High Income Comparisons
Head-to-head numbers on health system performance inspire competition, drive reform and promote accountability by encouraging better monitoring. But, to move from measurement to improvement, aggregate numbers should be accompanied by a deeper understanding of what they actually mean. If one country does better at treating asthma, it could be because they have a less complex patient population, or because their primary care infrastructure catches patients earlier. The reasons behind success (or failure) have significant implications for policy and systems.
A common refrain in U.S. health policy conversations is that every other high income nation has figured out how to provide accessible, high-quality care to all of its citizens – so why can’t the U.S.? The team at the Harvard Global Health Institute have learned that the reality is rarely so simple, though far more interesting. Since no country or plan can cover everyone for everything all the time, designing a healthcare system requires making difficult choices — yet we all know very little about how these choices are made, and how they affect patients and caregivers. Our research examines how a diverse set of high-income nations comparable to the United States choose to care for their people, and what the outcomes created by those decisions feel like for both patients and providers of care.

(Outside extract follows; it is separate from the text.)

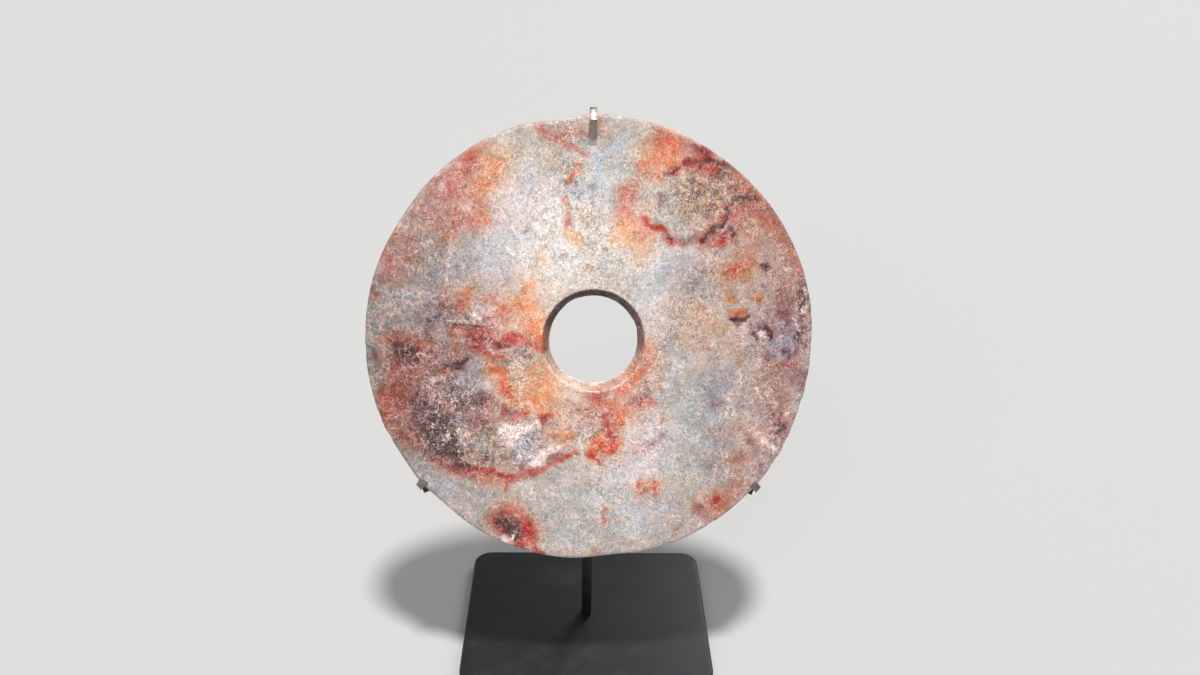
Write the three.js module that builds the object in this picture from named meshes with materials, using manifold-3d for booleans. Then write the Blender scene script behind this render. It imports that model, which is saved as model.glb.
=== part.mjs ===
// A jade bi disc on its display stand. The disc is a flat ring of nephrite, worn out of round at
// its rim, with a hole drilled from both faces that meet in a narrow waist. It leans back in a
// cradle of flat bar: a ring round the back of the hole, an arm to the top of the rim and two
// arms to its lower quarters. Metal clips at the three arm ends hook over the rim, and a square
// stem carries the cradle on a foot plate.
//
// Units are millimetres. +Z is up, the disc faces -Y, and the origin is on the underside of the
// foot plate, straight under the stem.

import * as THREE from "three";
import { mergeVertices } from "three/addons/utils/BufferGeometryUtils.js";
import Module from "manifold-3d";

const wasm = await Module();
wasm.setup();

// ---- Driving dimensions ----

const DISC_RADIUS = 100.4; // before the flats that wear has left on the rim
const DISC_THICKNESS = 12;
const DISC_LEAN_DEG = 19; // back from upright
const DISC_CENTRE_HEIGHT = 156;
const RIM_ARRIS = 1.7; // radius of the worn edges of the rim
const RIM_SWELL = 0.5; // the rim's middle stands this far proud of its edges
// Flats on the outline, with degrees counted from the right-hand side towards the top: where
// each is centred, its half width in degrees and its depth.
const RIM_FLATS = [
  { at: 62, half: 22, depth: 0.3 },
  { at: 99, half: 6.5, depth: 2.1 },
  { at: 147, half: 9, depth: 0.8 },
  { at: 212, half: 7, depth: 0.8 },
  { at: 229, half: 7, depth: 1.1 },
  { at: 276, half: 8, depth: 1.7 },
  { at: 342, half: 9, depth: 1.1 },
  { at: 358, half: 8, depth: 1.0 },
];

const BORE_WAIST_RADIUS = 20.2;
const BORE_MOUTH_RADIUS = 22.2;
const BORE_ARRIS = 0.7;
const BORE_RIDGE = 0.5; // half width of the ridge left where the two drillings meet
const BORE_FRONT_CENTRE = [1.8, 0.1]; // the hole is a little off the middle of the disc
const BORE_BACK_CENTRE = [1.2, 0.6];

const STEPS_AROUND = 120; // facets round the disc
const ARRIS_STEPS = 3;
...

Alongside our work to quantify how systems are doing, we are producing a series of pieces that outline and explore considerations necessary to interpret this information. These pieces are aimed at improving the field, but also providing practical guidance for policymakers who want to make sense of, and respond to, results from international comparisons. The first piece, entitled Challenges in International Comparison of Health Care Systems was published in JAMA. It provides a practical breakdown of challenges and states that “Without understanding and addressing these challenges, cross-national comparisons will fail to improve health policy and may lead to misinterpretations and poor policy making.”